Aim of the exercise. All lines from the one with "The OpenSCAD and" through the one with "return fine", and only those, are to be reproduced exactly, both ends included.
○ ○ ○ ○
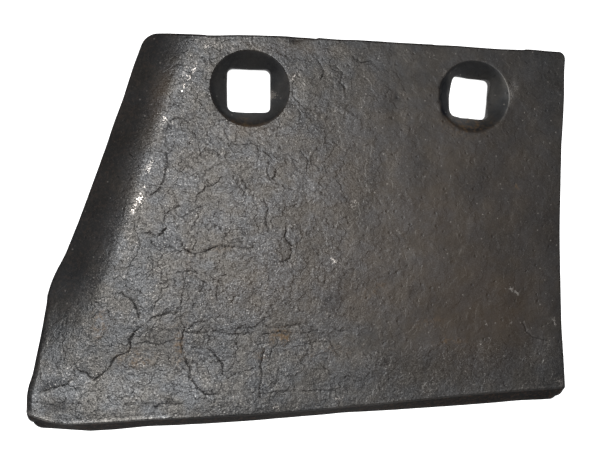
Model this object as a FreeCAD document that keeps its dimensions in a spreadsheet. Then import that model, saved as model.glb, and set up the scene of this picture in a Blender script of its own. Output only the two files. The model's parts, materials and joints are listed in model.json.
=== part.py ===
"""Fertilizer coulter share: one hot formed steel plate with a bent-back leading lip.

The share is drawn in its own plate frame. X runs back along the top edge, Y runs up, and Z points
out of the front face. The frame starts at the centre of the front bolt hole, on the flat back
face, which is the seat against the coulter shank. The lip is a strip of sections set square to the
bend line. The bend is full from near the top edge down to the kink, and fades out towards the tip.
The front face has a small round along its whole outline, and the bottom edge is bevelled.

The finished share is then laid down as it comes to rest on its back: X towards the rear edge,
Y towards the top edge, Z up, with the origin under the middle of its bounding box.
"""
import FreeCAD, Part
import math
import os
from types import SimpleNamespace

import Sketcher
from FreeCAD import Placement, Rotation, Vector

NODE = "coulter_share"

DRIVING_SIZES = {
    # Plate and outline, in millimetres and degrees.
    "plate_thickness": 6.0,
    "share_height": 113.5,
    "top_margin": 15.5,
    "rear_margin": 31.3,
    "rear_hollow": 1.7,
    "tip_reach": 62.3,
    "toe_lean": 9.2,
    "toe_rise": 1.2,
    "toe_rise_length": 20.0,
    # Corner radii seen from the front.
    "top_rear_corner": 2.5,
    "bottom_rear_corner": 2.8,
    "tip_corner": 5.0,
    "lip_corner": 3.2,
    # Round along the front face's outline.
    "front_edge_round": 0.5,
    # Square bolt holes, each with a conical seat for the bolt head.
    "hole_spacing": 70.0,
    "square_width": 13.0,
    "square_corner": 1.2,
    "rear_square_turn": 5.0,
    "head_diameter": 23.0,
    "head_angle": 90.0,
    # Lip along the leading edge. Its strip starts behind the tip, and its bend turns the flank back.
    "strip_behind_tip": 53.4,
    "apron": 1.2,
    "bend_lean": 17.5,
    "edge_lean": 19.5,
    "bend_angle": 30.0,
    "bend_radius": 18.0,
    "flank_width": 2.5,
    # The bend is wider at the top edge, and fades out above the tip.
    "top_flare": 7.0,
    "flare_length": 24.0,
    "fade_length": 52.0,
    "fade_end_height": 3.0,
    "tip_angle": 1.5,
    # Bevel along the bottom edge.
    "bevel_height": 4.2,
    "bevel_land": 1.0,
}

# Stock that stands past the outline before it is trimmed.
TRIM_STOCK = 4.0
STRIP_STOCK = 12.0
# Equal steps between the sections of the two eased stretches of the bend.
FLARE_STEPS = 3
FADE_STEPS = 5
# How far the cutter of a bolt head's seat stands out of the face.
SEAT_STOCK = 1.0
# How far the bevel's cutter runs past both ends of the bevel, as a share of the bevel.
BEVEL_STOCK = 0.3
# How near an edge lies to the place where it is looked for.
NEAR = 0.05
# The rise of a face's unit normal above which it counts as front, and under which it is a wall.
FRONT_RISE = 0.6
WALL_RISE = 0.1
# The triangle far above the share that the search for its resting points starts from.
START_REACH = 1000.0
START_HEIGHT = 10000.0
# How finely the share is meshed for that search, and how far under a plane a point counts.
REST_MESH = 0.02
REST_SLACK = 1e-6


class Term:
    """A number that also knows its formula in the sizes of the sheet."""

    def __init__(self, number, formula):
        self.number = number
        self.formula = formula

    @staticmethod
    def of(value):
        """Wrap a bare number."""
        return value if isinstance(value, Term) else Term(float(value), f"({float(value)})")

    def _join(self, other, sign, number):
        """Return the result of one operation, with its formula."""
        return Term(number, f"({self.formula} {sign} {Term.of(other).formula})")

    def __add__(self, other):
        return self._join(other, "+", self.number + Term.of(other).number)

    def __sub__(self, other):
        return self._join(other, "-", self.number - Term.of(other).number)

    def __mul__(self, other):
        return self._join(other, "*", self.number * Term.of(other).number)

    def __truediv__(self, other):
        return self._join(other, "/", self.number / Term.of(other).number)

    def __neg__(self):
        return Term(-self.number, f"(0 - {self.formula})")

    __radd__ = __add__


def sine(angle):
    """Return the sine of a term in degrees."""
    return Term(math.sin(math.radians(angle.number)), f"sin({angle.formula})")


def cosine(angle):
    """Return the cosine of a term in degrees."""
    return Term(math.cos(math.radians(angle.number)), f"cos({angle.formula})")


def tangent(angle):
    """Return the tangent of a term in degrees."""
    return Term(math.tan(math.radians(angle.number)), f"tan({angle.formula})")


SIZE = SimpleNamespace(**{name: Term(value, f"Sizes.{name}") for name, value in DRIVING_SIZES.items()})

# Places that the driving sizes give.
TOP = SIZE.top_margin
BOTTOM = SIZE.top_margin - SIZE.share_height
REAR = SIZE.hole_spacing + SIZE.rear_margin
ROOT_REACH = SIZE.tip_reach - SIZE.strip_behind_tip
RADIANS = Term.of(math.pi / 180)
BEND_LENGTH = SIZE.bend_radius * SIZE.bend_angle * RADIANS
STRIP_BOTTOM = SIZE.share_height / cosine(SIZE.bend_lean)
STRIP_START = Term.of(-TRIM_STOCK)
STRIP_END = STRIP_BOTTOM + STRIP_STOCK
FADE_END = STRIP_BOTTOM - SIZE.fade_end_height
FADE_START = FADE_END - SIZE.fade_length


def make_sheet(doc):
    """Write every driving size to the sheet, as a plain number with an alias."""
    sheet = doc.addObject("Spreadsheet::Sheet", "Sizes")
    for row, (name, value) in enumerate(DRIVING_SIZES.items(), start=1):
        sheet.set(f"A{row}", name)
        sheet.set(f"B{row}", str(value))
        sheet.setAlias(f"B{row}", name)
    doc.recompute()


def add_sketch(body, name, role, across=0.0, up=0.0, out=0.0, turn_axis=None, turn=0.0):
    """Add a sketch on one of the body's origin planes, moved and turned within that plane's frame."""
    sketch = body.newObject("Sketcher::SketchObject", name)
    plane = next(item for item in body.Origin.OriginFeatures if item.Role == role)
    sketch.AttachmentSupport = [(plane, "")]
    sketch.MapMode = "FlatFace"
    offset = [Term.of(value) for value in (across, up, out)]
    turned = Rotation(turn_axis or Vector(0, 0, 1), Term.of(turn).number)
    sketch.AttachmentOffset = Placement(Vector(*[value.number for value in offset]), turned)
    for letter, value in zip("xyz", offset):
        sketch.setExpression(f"AttachmentOffset.Base.{letter}", value.formula)
    if turn_axis:
        sketch.setExpression("AttachmentOffset.Rotation.Angle", Term.of(turn).formula)
    return sketch


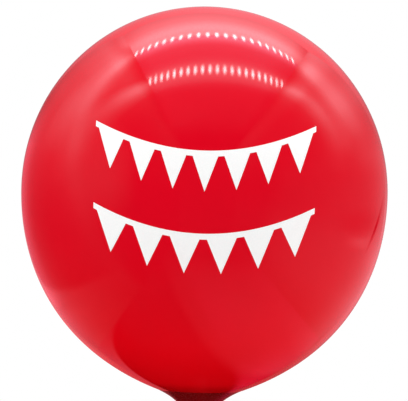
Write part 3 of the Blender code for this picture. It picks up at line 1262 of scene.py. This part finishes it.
@dataclass
class Studio:
    """Pale floor, plain backdrop, soft light and the light box that the film mirrors."""

    ball: Vector
    floor_height: float = -0.42
    floor_radius: float = 4.5
    floor_grey: float = 0.86
    floor_roughness: float = 0.7
    fade_start: float = 0.15
    fade_end: float = 0.95
    dome_mean: float = 1.55
    dome_slope: Triple = (0.216, 0.44, 0.194)
    dome_ends: float = 0.82
    mirrored_grey: float = 0.02
    key_size: float = 1.6
    key_power: float = 22.0
    key_place: Triple = (-0.7, -1.3, 2.0)

    def build(self) -> None:
        """Build the stage and its lights."""
        self.world()
        self.floor()
        self.key()
        LightBox(self.ball).build()

    def world(self) -> None:
        """White backdrop, a dome for matt light, and dark for mirrors.

        For a direction d the dome is mean + slope . d - ends * y^2: brighter overhead and round
        the sides than before and behind the ball.
        """
        world = bpy.data.worlds.new("studio")
        bpy.context.scene.world = world
        graph = Graph(world)
        graph.nodes.clear()
        way = graph.place("Generated")
        slope = graph.maths("DOT_PRODUCT", way, self.dome_slope, vector=True).outputs["Value"]
        depth = graph.add("ShaderNodeSeparateXYZ", way).outputs["Y"]
        ends = graph.maths("MULTIPLY", depth, -self.dome_ends)
        ends = graph.maths("MULTIPLY_ADD", ends, depth, slope)
        soft = graph.add("ShaderNodeBackground", None, graph.maths("ADD", ends, self.dome_mean))
        plain = graph.add("ShaderNodeBackground", (1.0, 1.0, 1.0, 1.0))
        dark = graph.add("ShaderNodeBackground", (*[self.mirrored_grey] * 3, 1.0))
        rays = graph.add("ShaderNodeLightPath").outputs
        mirrored = graph.add("ShaderNodeMixShader", rays["Is Glossy Ray"], soft, dark)
        shown = graph.add("ShaderNodeMixShader", rays["Is Camera Ray"], mirrored, plain)
        graph.add("ShaderNodeOutputWorld", shown)

    def floor(self) -> None:
        """Round pale floor that fades into the backdrop towards its edge, clear from below."""
        rim = polar(self.floor_radius, turn(96), self.floor_height)
        material = bpy.data.materials.new("pale_floor")
        graph = Graph(material)
        shader = graph.nodes["Principled BSDF"]
        shader.inputs["Base Color"].default_value = (*[self.floor_grey] * 3, 1.0)
        shader.inputs["Roughness"].default_value = self.floor_roughness
        flat = graph.maths("MULTIPLY", graph.place("Object"), (1.0, 1.0, 0.0), vector=True)
        away = graph.maths("LENGTH", flat, vector=True).outputs["Value"]
        start, end = self.floor_radius * self.fade_start, self.floor_radius * self.fade_end
        below = graph.add("ShaderNodeNewGeometry").outputs["Backfacing"]
        hidden = graph.maths("MAXIMUM", graph.span(away, start, end, 0.0, 1.0), below)
        clear = graph.add("ShaderNodeBsdfTransparent")
        mixed = graph.add("ShaderNodeMixShader", hidden, shader, clear)
        graph.fill(graph.nodes["Material Output"], mixed)
        floor = flat_mesh("floor", rim, np.arange(len(rim))[None, :], material)
        floor.visible_glossy = False

    def key(self) -> None:
        """Wide soft lamp above and in front, which gives the knot and the floor some shade."""
        data = bpy.data.lights.new("key", "AREA")
        data.shape = "DISK"
        data.size = self.key_size
        data.energy = self.key_power
        lamp = put("key", data)
        lamp.location = self.ball + Vector(self.key_place)
        lamp.rotation_euler = (self.ball - lamp.location).to_track_quat("-Z", "Y").to_euler()
        lamp.visible_glossy = False
        lamp.visible_camera = False


@dataclass
class PhotoCamera:
    """Camera at the photograph's viewing angle: far off, level and rolled a little."""

    ball: Vector
    ball_radius: float
    distance: float = 2.4
    picture: tuple[int, int] = (408, 401)
    ball_pixel: tuple[float, float] = (204.43, 192.04)
    ball_pixel_radius: float = 183.25
    roll: float = math.radians(1.5)
    sensor: float = 36.0
    clip: tuple[float, float] = (0.05, 50.0)

    def build(self) -> None:
        """Set up the camera so that the ball's middle and radius fall on the named pixels."""
        seen = math.tan(math.asin(self.ball_radius / self.distance))
        focal = self.ball_pixel_radius / seen
        data = bpy.data.cameras.new("photo_camera")
        data.sensor_width = self.sensor
        data.lens = focal / self.picture[0] * self.sensor
        data.clip_start, data.clip_end = self.clip
        right = Vector((math.cos(self.roll), 0.0, math.sin(self.roll)))
        up = Vector((-math.sin(self.roll), 0.0, math.cos(self.roll)))
        ahead = Vector((0.0, 1.0, 0.0))
        pixel = self.distance / focal
        across = (self.ball_pixel[0] - self.picture[0] / 2) * pixel
        above = (self.picture[1] / 2 - self.ball_pixel[1]) * pixel
        camera = put("photo_camera", data)
        turned = Matrix((right, up, -ahead)).transposed().to_4x4()
        place = self.ball - ahead * self.distance - right * across - up * above
        camera.matrix_world = Matrix.Translation(place) @ turned
        bpy.context.scene.camera = camera


def dress(pieces: list[Piece], shader: Shader) -> None:
    """Put one material on several pieces and report each.

    Args:
        pieces: Pieces that share the finish.
        shader: The finish.
    """
    for piece in pieces:
        piece.data.materials.clear()
        piece.data.materials.append(shader.material)
        LOG.info("%s: %d faces, %s", piece.name, len(piece.data.polygons), shader.material.name)


def main() -> None:
    """Build the balloon's pieces in order, then the studio and the camera."""
    logging.basicConfig(level=logging.INFO, format="%(name)s %(message)s")
    low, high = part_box("envelope")
    outline = Outline(crown_height=high.z, equator_radius=high.x, shoulder_height=low.z)
    dress([Envelope(outline).build()], StretchedLatex().shader(outline))
    soft_latex = ThickLatex(roughness=0.24, ior=1.32, shine=0.35)
    dress([Neck(outline).build()], soft_latex.shader("neck_latex"))
    dress(Knot().build(), ThickLatex().shader("knot_latex"))
    dress(Tail().build(), ThickLatex().shader("tail_latex"))
    middle = outline.equator_height
    upper = Swag("print_upper", "print_upper_swag", middle + UPPER_SWAG_RISE, pennants=7)
    lower = Swag("print_lower", "print_lower_swag", middle + LOWER_SWAG_RISE, pennants=6)
    dress([upper.build(outline), lower.build(outline)], PrintInk().shader())
    ball = Vector((0.0, 0.0, middle))
    Studio(ball).build()
    PhotoCamera(ball=ball, ball_radius=outline.equator_radius).build()
    bpy.context.scene.view_settings.view_transform = "Standard"


if __name__ == "__main__":
    main()
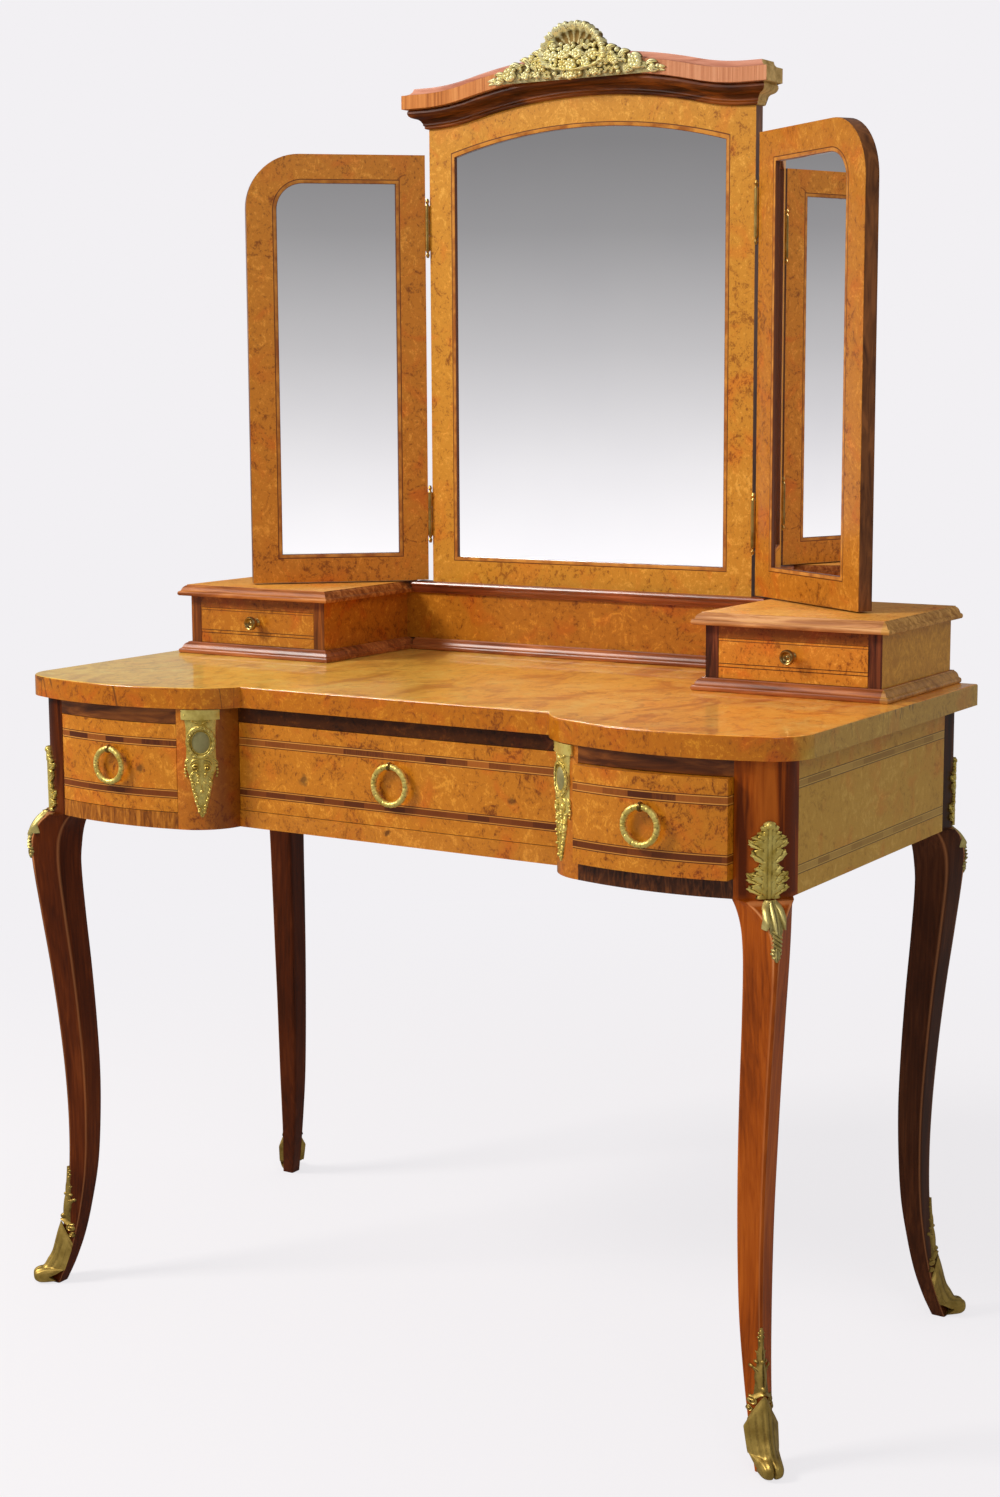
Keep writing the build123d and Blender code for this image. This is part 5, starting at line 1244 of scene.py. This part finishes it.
def plaque():
    """A pinned bar, a laurel oval round a plain boss, curls and beads, a tapering bunch of fruit and leaves.

    The oval is a cosine across and a sine upwards; the bunch is sown by chance, narrowing downwards.
    """
    oval_wide, oval_high, oval_level = 14.6, 17.2, 87
    bar = plate(((113.5, 22), (125, 22)), 3.0, tone=0.2)
    ledge = [strip(((-21.6, z), (21.6, z)), 1.1, 0.8, 2.8, count=5) for z in (114.6, 123.9)]
    back = plate(((0, 1.5), (6, 4), (18, 8), (36, 12), (48, 13.5), (54, 16.5), (62, 17.5), (84, 16.8),
                  (104, 17.2), (114, 18.5)), 1.1, tone=0.35)
    turn = np.linspace(0, FULL_TURN, 61)

    def oval(wide, high, angle):
        """A point of an oval about the middle of the boss."""
        return wide * np.cos(angle), oval_level + high * np.sin(angle)

    wreath = strip(np.stack(oval(oval_wide, oval_high, turn), -1), 3.4, 3.6, count=9)
    inner = strip(np.stack(oval(10.8, 13.2, turn), -1), 0.9, 2.4, count=5)
    laurel = []
    for hand in (-1, 1):
        for step in range(9):
            a = -0.5 * np.pi + hand * (0.22 + step * 0.33)
            b = a + hand * 0.36
            for reach in (0.91, 1.1):
                root, tip = oval(oval_wide, oval_high, a), oval(oval_wide * reach, oval_high * reach, b)
                laurel.append(leaf(root, tip, 1.7, 1.3, lift=2.9, count=8))
    side = [
        scroll(6.4, 57, 4.6, 1.2, 1.2, 1.5, 2.8, 2.2, 1.0, -1), leaf((2, 66), (12.5, 60), 3.0, 2.6, 0.2),
        bead(17.6, 60, 2.0, 2.8), bead(18.6, 55.6, 1.8, 2.6), bead(18.4, 51.6, 1.7, 2.4),
        bead(17.6, 47.8, 1.5, 2.2), leaf((12, 68), (19.4, 62), 2.2, 2.4, 0.1), bead(9.6, 112, 1.8, 3.0),
        leaf((1, 108.5), (9, 111), 2.0, 3.2), bead(17.8, 119.3, 1.5, 3.6),
    ]
    order = np.random.default_rng(5)
    bunch = []
    bunch_top = 50
    for level in np.linspace(bunch_top, 6, 14):
        wide = 1.2 + 11.5 * (level / bunch_top) ** 0.9
        for place in np.linspace(-1, 1, max(2, int(wide / 2.6))):
            u, v = place * wide + order.uniform(-0.5, 0.5), level + order.uniform(-1.4, 1.4)
            if order.uniform() < 0.5:
                bunch.append(bead(u, v, order.uniform(1.6, 2.4), order.uniform(2.6, 4.2), count=8))
            else:
                rise = order.uniform(2.2, 3.2)
                bunch.append(leaf((u * 0.6, v + 3), (u * 1.12, v - 4.5), 2.0, rise, count=9))
    low_end = [leaf((0, 10), (0, 0.3), 2.2, 2.4), bead(0, 4, 1.6, 2.6)]
    boss, boss_quads, boss_tones = bead(0, 0, 10.6, 1.6, 1.0, count=24)
    boss = boss * (1, 1.22, 1) + (0, oval_level, 0), boss_quads, np.full_like(boss_tones, 2.0)
    return together([bar, back, wreath, inner, boss, both(side)] + ledge + laurel + bunch + low_end)


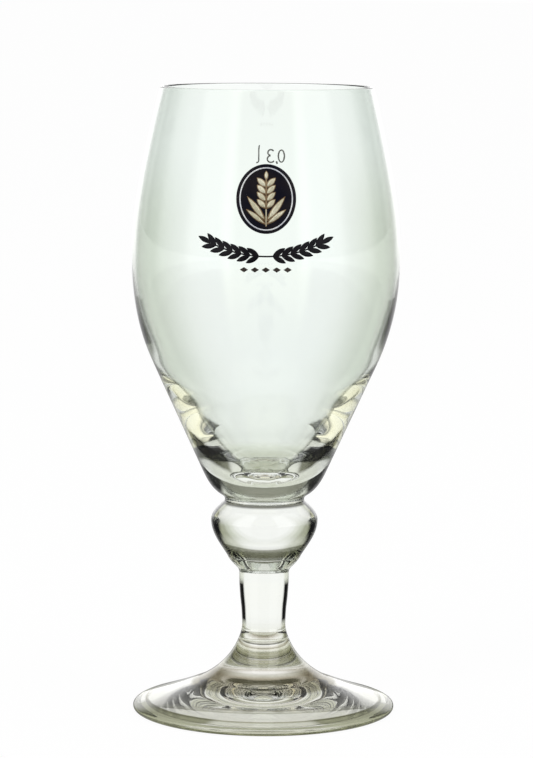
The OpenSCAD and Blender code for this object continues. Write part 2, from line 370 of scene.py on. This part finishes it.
def smooth_profile(points, longest=LONGEST_STEP):
    """The outline again in small steps, on cubic curves through its points."""
    ways = [end_tangent(points, i) for i in range(len(points))]
    fine = []
    for i in range(len(points) - 1):
        p, q = points[i], points[i + 1]
        s, t = ways[i], ways[i + 1]
        turn = math.acos(max(-1.0, min(1.0, float(np.dot(s, t)))))
        length = np.linalg.norm(q - p)
        # With this reach the cubic follows a round arc.
        reach = length / math.cos(turn / 4) ** 2
        count = max(1, math.ceil(turn / TURN_STEP), math.ceil(length / longest))
        for k in range(count):
            u = k / count
            fine.append(
                (2 * u**3 - 3 * u**2 + 1) * p + (u**3 - 2 * u**2 + u) * reach * s
                + (3 * u**2 - 2 * u**3) * q + (u**3 - u**2) * reach * t
            )
    fine.append(points[-1])
    fine = np.array(fine)
    # A curve may swing past a corner, so it is held between the lowest and highest point.
    fine[:, 1] = np.clip(fine[:, 1], points[:, 1].min(), points[:, 1].max())
    return fine


def finish_mesh(name, mesh_data, materials):
    mesh = bpy.data.meshes.new(name)
    mesh_data.to_mesh(mesh)
    mesh_data.free()
    for material in materials:
        mesh.materials.append(material)
    piece = bpy.data.objects.new(name, mesh)
    bpy.context.scene.collection.objects.link(piece)
    return piece


# Hand-made glass isn't perfectly round. Each wave is (count in the round, phase, share).
DISH_WAVES = ((7, 0.7, 1.0), (11, 2.1, 0.5), (3, 4.0, 0.4))
HOLLOW_WAVES = ((6, 1.3, 1.0), (11, 0.4, 0.7))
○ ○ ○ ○
Written solution.
The OpenSCAD and Blender code for this object continues. Write part 2, from line 370 of scene.py on. This part finishes it.
def smooth_profile(points, longest=LONGEST_STEP):
    """The outline again in small steps, on cubic curves through its points."""
    ways = [end_tangent(points, i) for i in range(len(points))]
    fine = []
    for i in range(len(points) - 1):
        p, q = points[i], points[i + 1]
        s, t = ways[i], ways[i + 1]
        turn = math.acos(max(-1.0, min(1.0, float(np.dot(s, t)))))
        length = np.linalg.norm(q - p)
        # With this reach the cubic follows a round arc.
        reach = length / math.cos(turn / 4) ** 2
        count = max(1, math.ceil(turn / TURN_STEP), math.ceil(length / longest))
        for k in range(count):
            u = k / count
            fine.append(
                (2 * u**3 - 3 * u**2 + 1) * p + (u**3 - 2 * u**2 + u) * reach * s
                + (3 * u**2 - 2 * u**3) * q + (u**3 - u**2) * reach * t
            )
    fine.append(points[-1])
    fine = np.array(fine)
    # A curve may swing past a corner, so it is held between the lowest and highest point.
    fine[:, 1] = np.clip(fine[:, 1], points[:, 1].min(), points[:, 1].max())
    return fine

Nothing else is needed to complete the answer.